SUPPLIED INFORMATION:
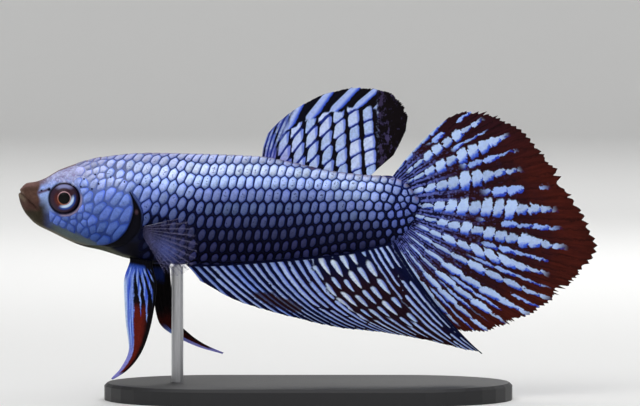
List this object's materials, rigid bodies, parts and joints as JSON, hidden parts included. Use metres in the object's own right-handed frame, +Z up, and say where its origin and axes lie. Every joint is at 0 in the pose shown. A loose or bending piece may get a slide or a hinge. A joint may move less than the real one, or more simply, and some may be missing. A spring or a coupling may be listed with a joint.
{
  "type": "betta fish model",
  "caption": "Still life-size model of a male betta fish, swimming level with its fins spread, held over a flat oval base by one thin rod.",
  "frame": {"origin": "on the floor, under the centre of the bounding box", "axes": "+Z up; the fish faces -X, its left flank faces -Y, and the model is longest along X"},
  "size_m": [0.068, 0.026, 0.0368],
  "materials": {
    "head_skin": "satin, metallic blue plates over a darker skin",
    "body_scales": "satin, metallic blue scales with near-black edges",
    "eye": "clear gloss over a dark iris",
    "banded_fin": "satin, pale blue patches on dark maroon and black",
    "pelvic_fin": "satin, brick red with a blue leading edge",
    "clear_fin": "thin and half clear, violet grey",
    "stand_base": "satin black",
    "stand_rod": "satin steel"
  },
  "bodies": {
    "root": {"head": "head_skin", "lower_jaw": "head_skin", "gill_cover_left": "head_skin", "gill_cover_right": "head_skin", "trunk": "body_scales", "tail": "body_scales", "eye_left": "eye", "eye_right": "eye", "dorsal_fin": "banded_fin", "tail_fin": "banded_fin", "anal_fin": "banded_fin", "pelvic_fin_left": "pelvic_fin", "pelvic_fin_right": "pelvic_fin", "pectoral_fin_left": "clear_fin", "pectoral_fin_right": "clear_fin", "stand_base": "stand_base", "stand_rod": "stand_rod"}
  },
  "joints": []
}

YOUR OBJECTIVE: Extract all lines containing the word "materials".

PROBLEM SOLUTION:
List this object's materials, rigid bodies, parts and joints as JSON, hidden parts included. Use metres in the object's own right-handed frame, +Z up, and say where its origin and axes lie. Every joint is at 0 in the pose shown. A loose or bending piece may get a slide or a hinge. A joint may move less than the real one, or more simply, and some may be missing. A spring or a coupling may be listed with a joint.
  "materials": {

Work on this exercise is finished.